Eden Prairie bid an official farewell Monday to the Minnesota Vikings, the team that has called the city its off-field home for 36 years.
The city and several local organizations hosted a lunch recognizing the team's long history in the community at Bearpath Golf and Country Club, an event that drew Vikings' officials and Eden Prairie leaders as well as former players and staffers.
Eden Prairie Mayor Nancy Tyra-Lukens said that the Vikings' headquarters brought the city plenty of publicity, whether from a dateline in the sports section of a newspaper or nationally televised football coverage.
"They really got the name of the city out all across the nation," she said.
The actual move from Eden Prairie to the Vikings' new complex in Eagan won't occur until March, after the team and Minneapolis host Super Bowl LII at U.S. Bank Stadium in February.
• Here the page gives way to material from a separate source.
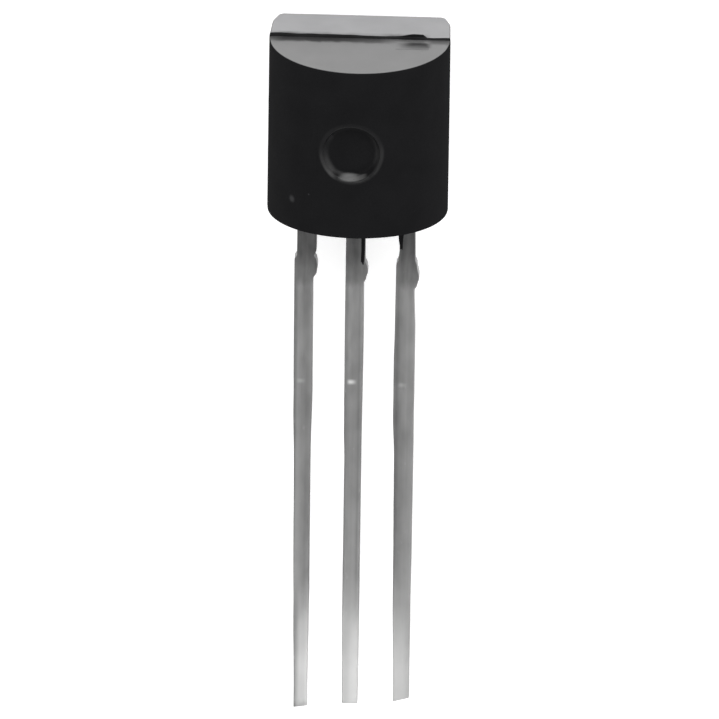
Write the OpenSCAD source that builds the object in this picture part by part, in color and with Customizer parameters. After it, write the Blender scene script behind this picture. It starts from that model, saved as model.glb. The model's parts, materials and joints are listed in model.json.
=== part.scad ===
// Small three-lead transistor in a moulded D-shaped package, in millimetres.
// It lies on its flat side, as it comes to rest on a table: the head end points
// along +Y, the round side is up, and the lead tips have dropped to the table.
// The pieces are drawn in the mould's own frame, where the lead strip is level:
// Z = 0 is the parting plane, Y = 0 the underside and X = 0 the middle lead.

/* [Body] */
// Diameter of the round side
body_w = 4.58; // [4.2:0.02:5.6]
// Height from underside to head, at the parting plane
body_h = 4.55; // [4.2:0.05:6]
// Depth from the parting plane to the flat side
flat_depth = 1.65; // [1.4:0.05:2]
// Draft of the end faces and flanks, in degrees
draft = 2.2; // [0:0.1:4]
// How far each corner of the flat side is cut in
corner_in = 0.16; // [0.05:0.01:0.3]
// How far each corner cut runs up the flank
corner_run = 0.55; // [0.2:0.05:0.8]
// Mismatch of the mould halves, the flat half towards the head
mould_step = 0.06; // [0.02:0.01:0.12]

/* [Ejector mark and gate] */
// Diameter of the round ejector mark
mark_d = 1.52; // [0.8:0.02:1.8]
// Depth of the mark at the crown of the round side
mark_depth = 0.2; // [0.15:0.01:0.3]
// Height of the mark's centre above the underside
mark_y = 2.26; // [1.8:0.02:2.8]
// Width of the broken gate stub on the head
gate_w = 0.72; // [0.3:0.02:1]
// Thickness of the gate stub, on the round half
gate_t = 0.24; // [0.1:0.02:0.4]
// Height of the gate stub above the round half's head
gate_h = 0.07; // [0.04:0.01:0.12]
// Distance of the gate stub's centre from the middle
gate_x = 1.3; // [0.8:0.05:1.5]
// Thickness of the flash fin behind the gate stub
fin_t = 0.06; // [0.03:0.01:0.1]
// Height of the flash fin above the flat half's head
fin_h = 0.09; // [0.04:0.01:0.15]

/* [Leads] */
// Distance between lead centres
lead_pitch = 1.27; // [1.1:0.01:1.4]
// Width of a lead's straight length
lead_w = 0.47; // [0.35:0.01:0.55]
// Thickness of the lead strip
lead_t = 0.4; // [0.3:0.01:0.5]
// Length of the base lead below the body
base_len = 13.47; // [10:0.01:16.5]
// Length of the collector lead below the body
collector_len = 13.38; // [10:0.01:16.5]
// Length of the emitter lead below the body
emitter_len = 13.25; // [10:0.01:16.5]
// Width of the root between the body and the tie-bar stubs
root_w = 0.48; // [0.38:0.01:0.6]
// Length of the root
root_len = 1.24; // [0.8:0.02:1.8]
// How far a sheared tie-bar stub stands out from the root
stub_out = 0.045; // [0.02:0.005:0.12]
// Length of a stub along the lead
stub_len = 0.66; // [0.3:0.02:1]

/* [Lead frame inside the body] */
// Clear gap between the chip pad and a bond post
post_gap = 0.28; // [0.2:0.02:0.34]
// Height of the chip pad
pad_h = 1.5; // [1.3:0.05:1.7]
// Height of the pad's lower edge above the underside
pad_y = 1.95; // [1.5:0.05:2.1]
// Width of a bond post
post_w = 0.78; // [0.6:0.02:0.9]
// Height of a bond post
post_h = 0.75; // [0.5:0.05:0.9]
// Diameter of the resin lock hole below the chip
lock_d = 0.36; // [0.2:0.02:0.44]
// Height of the lock hole's centre above the pad's lower edge
lock_y = 0.4; // [0.3:0.05:0.5]
// Half width of the resin lock notches in the pad's flanks
notch = 0.12; // [0.05:0.01:0.16]

/* [Chip and wires] */
// Side of the square chip
chip_side = 0.46; // [0.4:0.02:0.56]
// Distance of the chip's centre from the pad's upper edge
chip_drop = 0.55; // [0.4:0.05:0.6]
// Thickness of the chip
chip_t = 0.2; // [0.12:0.02:0.3]
// Thickness of the attach layer under the chip
attach_t = 0.03; // [0.02:0.005:0.05]
// Rim of attach material around the chip
attach_rim = 0.05; // [0.02:0.01:0.1]
// Diameter of a bond wire
wire_d = 0.05; // [0.04:0.005:0.06]
// Diameter of the bonded end of a wire
bond_d = 0.13; // [0.1:0.01:0.15]
// Thickness of the bonded end of a wire
bond_t = 0.045; // [0.04:0.005:0.06]
// Distance of a wire's bond from the inner edge of its post
bond_inset = 0.2; // [0.1:0.02:0.5]
// Angle between a wire's two ends and the line that joins them
wire_rise = 58; // [45:1:70]

/* [Hidden] */

$fn = 96;
body_r = body_w / 2;
past = 1; // how far a cutting shape runs past what it cuts
lap = 0.1; // how far joined outlines run into each other

// The posts start flush with the outer leads' inner edges, and the pad fills what is
// left between them. The chip, both posts and both wires lie at one height.
post_in = lead_pitch - root_w / 2;
pad_w = 2 * (post_in - post_gap);
pad_face = -lead_t / 2;
chip_y = pad_y + pad_h - chip_drop;
chip_bottom = pad_face - attach_t;
chip_face = chip_bottom - chip_t;
post_y = chip_y - post_h / 2;

// Bond wires, from the chip to a post
chip_bond_x = chip_side / 4;
post_bond_x = post_in + bond_inset;
chip_bond_z = chip_face - bond_t / 2;
post_bond_z = pad_face - bond_t / 2;
bond_span = post_bond_x - chip_bond_x;
bond_drop = post_bond_z - chip_bond_z;
chord = norm([bond_span, bond_drop]);
chord_angle = atan2(bond_drop, bond_span);
loop_r = chord / 2 / sin(wire_rise);

// The pose at rest: the flat side's lower edge and the longest lead's tip touch the table
longest = max(base_len, collector_len, emitter_len);
edge_y = mould_step + flat_depth * tan(draft);
edge_z = -flat_depth;
tip_z = -lead_t / 2;
tilt = atan((tip_z - edge_z) / (longest + edge_y));
function turned(y, z) = [y * cos(tilt) - z * sin(tilt), y * sin(tilt) + z * cos(tilt)];
rest_z = turned(edge_y, edge_z)[1];
tail_y = turned(-longest, lead_t / 2)[0];
head_y = max(turned(body_h + mould_step + fin_h, -fin_t)[0],
             turned(body_h + mould_step - flat_depth * tan(draft), -flat_depth)[0]);
mid_y = (tail_y + head_y) / 2;

module at_rest() {
    translate([0, -mid_y, -rest_z])
        rotate([tilt, 0, 0])
            children();
}

// Side view of the round half, Y across and Z up: its two ends lean in by the draft
module round_half_side() {
    lean = body_r * tan(draft);
    polygon([[0, 0], [body_h, 0], [body_h - lean, body_r], [lean, body_r]]);
}

// Side view of the flat half, shifted towards the head by the mismatch
module flat_half_side() {
    lean = flat_depth * tan(draft);
    translate([mould_step, 0])
        polygon([[0, 0], [body_h, 0], [body_h - lean, -flat_depth], [lean, -flat_depth]]);
}

// End view of the flat half, X across and Z up
module flat_half_end() {
    corner_z = -(flat_depth - corner_run);
    corner_x = body_r + corner_z * tan(draft);
    face_x = corner_x - corner_in;
    polygon([[-body_r, 0], [-corner_x, corner_z], [-face_x, -flat_depth],
             [face_x, -flat_depth], [corner_x, corner_z], [body_r, 0]]);
}

// Turns a side view, drawn in Y and Z, into a bar of the given width along X
module across(width) {
    translate([-width / 2, 0, 0])
        rotate([90, 0, 90])
            linear_extrude(width)
                children();
}

module round_half() {
    intersection() {
        across(body_w + 2 * past)
            round_half_side();
        rotate([-90, 0, 0])
            cylinder(r = body_r, h = body_h);
    }
}

module flat_half() {
    intersection() {
        across(body_w + 2 * past)
            flat_half_side();
        translate([0, body_h + mould_step, 0])
            rotate([90, 0, 0])
                linear_extrude(body_h + mould_step)
                    flat_half_end();
    }
}

module ejector_mark() {
    translate([0, mark_y, body_r - mark_depth])
        cylinder(d = mark_d, h = mark_depth + past);
}

// What is left of the gate on the head: a low stub, and a flash fin behind it
module gate_stub() {
    root_y = body_h - past;
    translate([gate_x - gate_w / 2, root_y, 0])
        cube([gate_w, past + gate_h, gate_t]);
    translate([gate_x - gate_w / 2, root_y, -fin_t])
        cube([gate_w, past + mould_step + fin_h, fin_t]);
}

module moulded_body() {
    color([0.11, 0.11, 0.12])
        at_rest()
            difference() {
                union() {
                    round_half();
                    flat_half();
                    gate_stub();
                }
                ejector_mark();
                collector_metal();
                post_lead_metal(-1, base_len);
                post_lead_metal(1, emitter_len);
                attach_layer();
                chip_block();
                bond_wire(-1);
                bond_wire(1);
            }
}

// Outline of a lead below the body: root, sheared stubs and the straight length, which
// runs flush with the left-hand edge. The middle lead has no stub on that side.
module lead_outline(length, left_stub) {
    left = -root_w / 2 - (left_stub ? stub_out : 0);
    right = root_w / 2 + stub_out;
    translate([-root_w / 2, -root_len])
        square([root_w, root_len + mould_step]);
    translate([left, -root_len - stub_len])
        square([right - left, stub_len]);
    translate([left, -length])
        square([lead_w, length - root_len]);
}

// Cuts an outline from the lead strip, which lies centred on the parting plane
module lead_strip() {
    translate([0, 0, -lead_t / 2])
        linear_extrude(lead_t)
            children();
}

module collector_metal() {
    difference() {
        lead_strip() {
            lead_outline(collector_len, false);
            translate([-root_w / 2, 0])
                square([root_w, pad_y + lap]);
            translate([-pad_w / 2, pad_y])
                square([pad_w, pad_h]);
        }
        translate([0, pad_y + lock_y, -lead_t])
            cylinder(d = lock_d, h = 2 * lead_t);
        for (side = [-1, 1])
            translate([side * pad_w / 2 - notch, pad_y + lock_y - notch, -lead_t])
                cube([2 * notch, 2 * notch, 2 * lead_t]);
    }
}

// An outer lead: side is -1 for the base and 1 for the emitter
module post_lead_metal(side, length) {
    lead_strip() {
        translate([side * lead_pitch, 0])
            lead_outline(length, true);
        translate([side * lead_pitch - root_w / 2, 0])
            square([root_w, post_y + lap]);
        translate([side > 0 ? post_in : -post_in - post_w, post_y])
            square([post_w, post_h]);
    }
}

module attach_layer() {
    side = chip_side + 2 * attach_rim;
    translate([-side / 2, chip_y - side / 2, chip_bottom])
        cube([side, side, attach_t]);
}

module chip_block() {
    translate([-chip_side / 2, chip_y - chip_side / 2, chip_face])
        cube([chip_side, chip_side, chip_t]);
}

// A gold wire looped from the chip to a post, with a flattened bond at each end
module bond_wire(side) {
    translate([side * chip_bond_x, chip_y, chip_face - bond_t])
        cylinder(d = bond_d, h = bond_t, $fn = 32);
    translate([side * post_bond_x, chip_y, pad_face - bond_t])
        cylinder(d = bond_d, h = bond_t, $fn = 32);
    translate([side * chip_bond_x, chip_y, chip_bond_z])
        mirror([side < 0 ? 1 : 0, 0, 0])
            rotate([0, -chord_angle, 0])
                translate([chord / 2, 0, loop_r * cos(wire_rise)])
                    rotate([90, 0, 0])
                        rotate([0, 0, -90 - wire_rise])
                            rotate_extrude(angle = 2 * wire_rise)
                                translate([loop_r, 0])
                                    circle(d = wire_d, $fn = 24);
}

module base_lead() {
    color([0.62, 0.62, 0.62])
        at_rest()
            post_lead_metal(-1, base_len);
}

module collector_lead() {
    color([0.6, 0.6, 0.6])
        at_rest()
            collector_metal();
}

module emitter_lead() {
    color([0.62, 0.62, 0.62])
        at_rest()
            post_lead_metal(1, emitter_len);
}

module chip_attach() {
    color([0.75, 0.75, 0.72])
        at_rest()
            attach_layer();
}

module silicon_chip() {
    color([0.28, 0.3, 0.36])
        at_rest()
            chip_block();
}

module base_wire() {
    color([0.9, 0.7, 0.3])
        at_rest()
            bond_wire(-1);
}

module emitter_wire() {
    color([0.9, 0.7, 0.3])
        at_rest()
            bond_wire(1);
}

moulded_body();
base_lead();
collector_lead();
emitter_lead();
chip_attach();
silicon_chip();
base_wire();
emitter_wire();
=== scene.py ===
"""Small leaded transistor in a moulded D-shaped package, lying on a pale table.

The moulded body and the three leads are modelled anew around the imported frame. The chip,
the layer under it and the bond wires stay as packed and get materials of their own.
Each new piece is drawn in the mould's frame, in millimetres: X across the leads, Y from the
lead tips to the head, Z from the flat side to the round one, with Z = 0 on the parting
plane. MOULD then lays it down in the row's frame, in metres.
"""

import json
import math

import bmesh
import bpy
from mathutils import Matrix, Vector, noise


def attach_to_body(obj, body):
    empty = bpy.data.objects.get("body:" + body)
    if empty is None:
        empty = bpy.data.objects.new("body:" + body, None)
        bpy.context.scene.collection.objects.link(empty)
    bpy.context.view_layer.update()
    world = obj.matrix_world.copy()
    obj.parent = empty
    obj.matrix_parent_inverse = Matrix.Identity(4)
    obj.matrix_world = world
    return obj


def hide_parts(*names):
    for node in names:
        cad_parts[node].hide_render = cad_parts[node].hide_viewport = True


bl_info = {
    "name": "Small Moulded Transistor",
    "version": (1, 0, 0),
    "blender": (4, 5, 0),
    "location": "View3D > Sidebar > Transistor",
    "description": "Models a moulded three-lead transistor around its packed frame",
    "category": "Object",
}

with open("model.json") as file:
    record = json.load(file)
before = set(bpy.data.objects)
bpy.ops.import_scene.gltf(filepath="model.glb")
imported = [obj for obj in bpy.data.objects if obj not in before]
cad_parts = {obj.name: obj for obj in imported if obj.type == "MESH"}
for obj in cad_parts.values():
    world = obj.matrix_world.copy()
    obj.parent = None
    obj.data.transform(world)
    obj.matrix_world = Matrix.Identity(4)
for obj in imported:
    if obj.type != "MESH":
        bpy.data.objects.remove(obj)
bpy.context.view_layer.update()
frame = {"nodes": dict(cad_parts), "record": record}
MM = 0.001
NEAR = 1e-4  # millimetres within which two places count as one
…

Tyra-Lukens said she doesn't know what the future holds for the Winter Park property. She said she would love to see a large hotel with ballrooms and conference spaces there, something she said the city lacks.
David Lindahl, the city's economic development manager, said the city is speaking with the Wilf family, professional developers who own the Vikings and the Eden Prairie property. He said he expected the family to make a decision about the space in the first quarter of 2018.
Owner Zygi Wilf said he would redevelop the land but did not mention any specific development proposals. He did say that he plans to keep the purple wooden ship overlooking Viking Drive. Speakers at the luncheon included Chuck Foreman, a star running back for the Vikings during the 1970s who now lives in Eden Prairie.
"Eden Prairie has been a very vital part of the growth of the Minnesota Vikings and vice versa," Foreman told the luncheon crowd. "They may be leaving ... but the heart will always be here."
The team opened its Eden Prairie facility off Hwys. 494 and 169 in 1981, back when much of the city was farmland and its population hovered around 16,000. Foreman said he had doubts about moving to what he thought a "country town."
The 138,000-square-foot facility was named Winter Park after Max Winter, the team's co-founder and president. It was a state-of-the-art complex at the time, Foreman remembered, with practice fields, offices and the purple ship.
Both the Vikings and Eden Prairie expanded during the 1980s and '90s. The city continued to develop the business district surrounding Winter Park, an area it now calls the "golden triangle," and the Vikings played their games at the Metrodome in downtown Minneapolis.
Players and coaches, including former running back Adrian Peterson and quarterback Brett Favre, bought homes in Eden Prairie to cut their work commute. Mike Grant, son of legendary head coach Bud Grant, has won several state championships as head football coach for Eden Prairie High School since 1992.
But in recent years the team said it was in desperate need of space that the Eden Prairie site couldn't provide. The massive Eagan facility, more than twice as large as Winter Park, will bring all employees of the franchise together under one roof.
At Monday's lunch, Tyra-Lukens handed Wilf a plaque declaring the city's appreciation for the team's time there.
"We always strived to be good neighbors and good citizens, and the Eden Prairie community has been a most gracious host," Wilf said.